▶ _PROBLEM DETAILS_: Of all the lines in this data, how many include "type"? Respond with the number only.
** Start SOURCE MATERIAL **
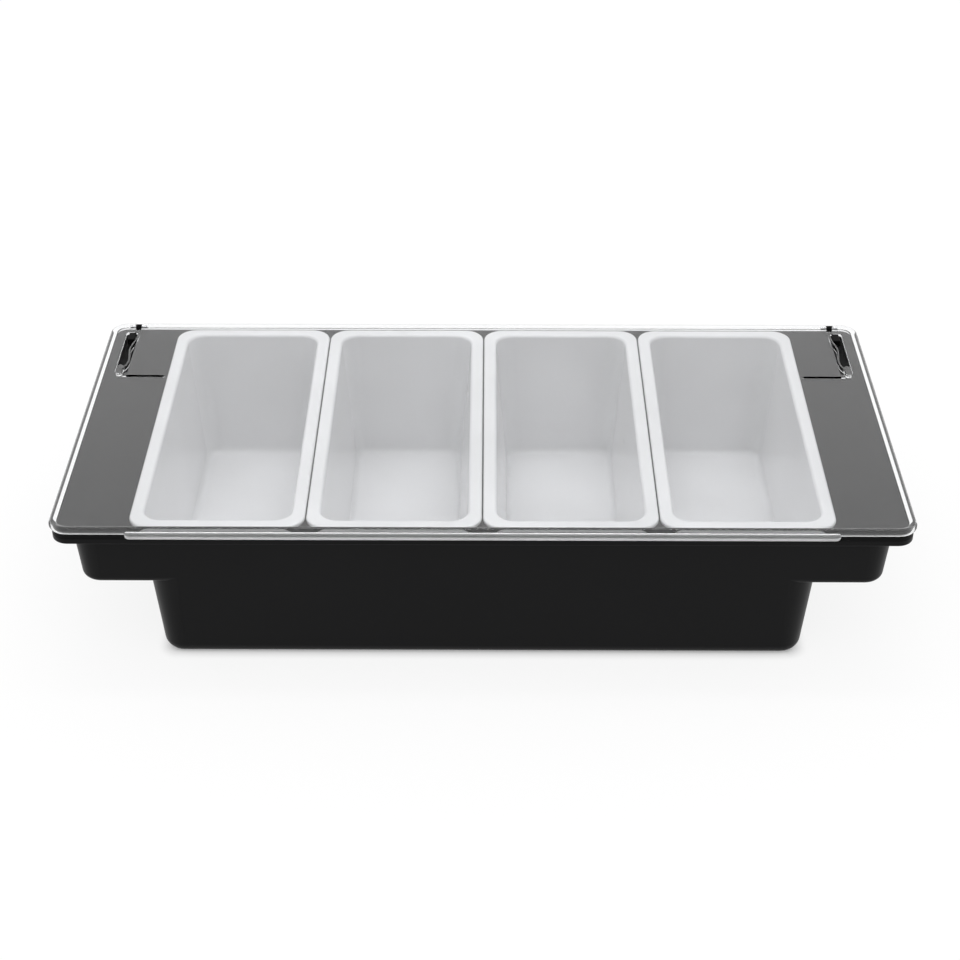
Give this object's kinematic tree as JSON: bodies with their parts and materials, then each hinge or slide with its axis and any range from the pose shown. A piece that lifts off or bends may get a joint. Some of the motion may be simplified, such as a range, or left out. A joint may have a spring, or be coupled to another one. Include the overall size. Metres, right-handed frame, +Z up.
{
  "type": "bar garnish tray",
  "caption": "Stepped black tub with end wings and a flat deck, white lift-out inserts hung side by side in it, and a clear lid with a finger lip, hinged at the rear corners.",
  "frame": {"origin": "middle of the tub's flat base, on the surface that it stands on", "axes": "+X along the tray, +Y towards the hinged rear edge, +Z up"},
  "size_m": [0.504, 0.2555, 0.104],
  "materials": {
    "black_tub": "satin moulded black",
    "black_deck": "satin moulded black",
    "black_bracket": "fine moulded black",
    "pin_steel": "ground steel",
    "clear_lid": "clear polished plastic",
    "white_insert": "satin moulded white"
  },
  "bodies": {
    "tray": {"outer_shell": "black_tub", "deck": "black_deck", "insert_1": "white_insert", "insert_2": "white_insert", "insert_3": "white_insert", "insert_4": "white_insert", "hinge_bracket_left": "black_bracket", "hinge_bracket_right": "black_bracket", "hinge_pin_left": "pin_steel", "hinge_pin_right": "pin_steel"},
    "lid": {"lid": "clear_lid"}
  },
  "joints": [
    {"name": "lid_hinge", "type": "hinge", "parent": "tray", "child": "lid", "pos_m": [0, 0.12255, 0.10155], "axis": [-1, 0, 0], "range_deg": [0, 105]}
  ]
}
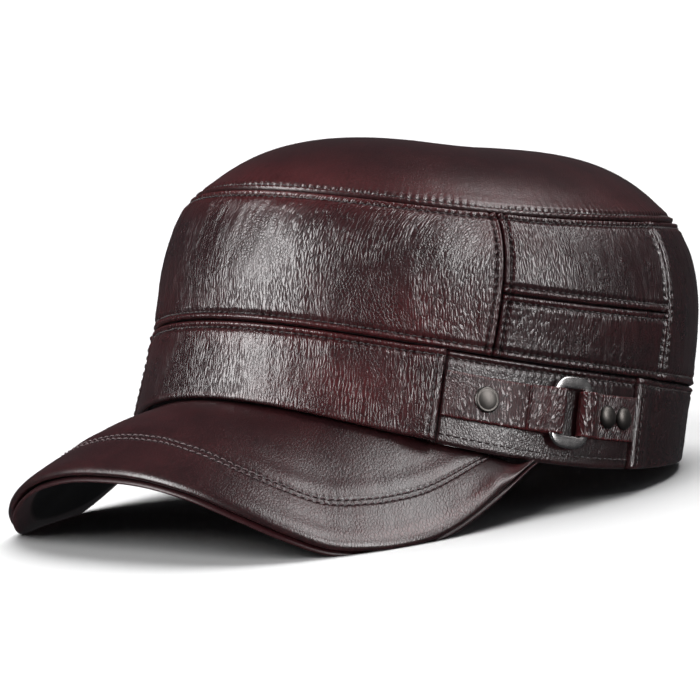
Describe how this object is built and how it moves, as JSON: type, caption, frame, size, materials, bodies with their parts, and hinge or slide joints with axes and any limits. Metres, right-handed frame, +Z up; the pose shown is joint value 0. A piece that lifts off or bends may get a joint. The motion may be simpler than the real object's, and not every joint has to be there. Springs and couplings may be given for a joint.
{
  "type": "leather cap",
  "caption": "Leather cap with a flat-topped panelled crown, a stitched band with side straps and rings, and a curved peak.",
  "frame": {"origin": "centre of the bounding box on the surface that the cap rests on", "axes": "+Z up, -Y towards the peak, +X towards the wearer's left; the cap lies at rest on the peak's wings and the back of the hem"},
  "size_m": [0.1802, 0.2664, 0.124],
  "materials": {
    "burgundy_leather": "semi-gloss burnished",
    "dark_leather": "semi-gloss burnished",
    "black_leather": "matt",
    "gunmetal": "polished dark",
    "rivet_nickel": "satin"
  },
  "bodies": {
    "root": {"crown_top": "burgundy_leather", "front_panel": "burgundy_leather", "back_panel": "dark_leather", "front_band": "burgundy_leather", "back_band": "dark_leather", "peak_top": "burgundy_leather", "peak_underside": "black_leather", "side_panel_upper_left": "dark_leather", "side_panel_lower_left": "dark_leather", "side_band_left": "dark_leather", "strap_left": "burgundy_leather", "strap_tab_left": "burgundy_leather", "ring_left": "gunmetal", "strap_rivet_left": "rivet_nickel", "tab_rivet_front_left": "rivet_nickel", "tab_rivet_back_left": "rivet_nickel", "side_panel_upper_right": "dark_leather", "side_panel_lower_right": "dark_leather", "side_band_right": "dark_leather", "strap_right": "burgundy_leather", "strap_tab_right": "burgundy_leather", "ring_right": "gunmetal", "strap_rivet_right": "rivet_nickel", "tab_rivet_front_right": "rivet_nickel", "tab_rivet_back_right": "rivet_nickel"}
  },
  "joints": []
}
** End SOURCE MATERIAL **
▶ _EXERCISE OUTPUT_: 4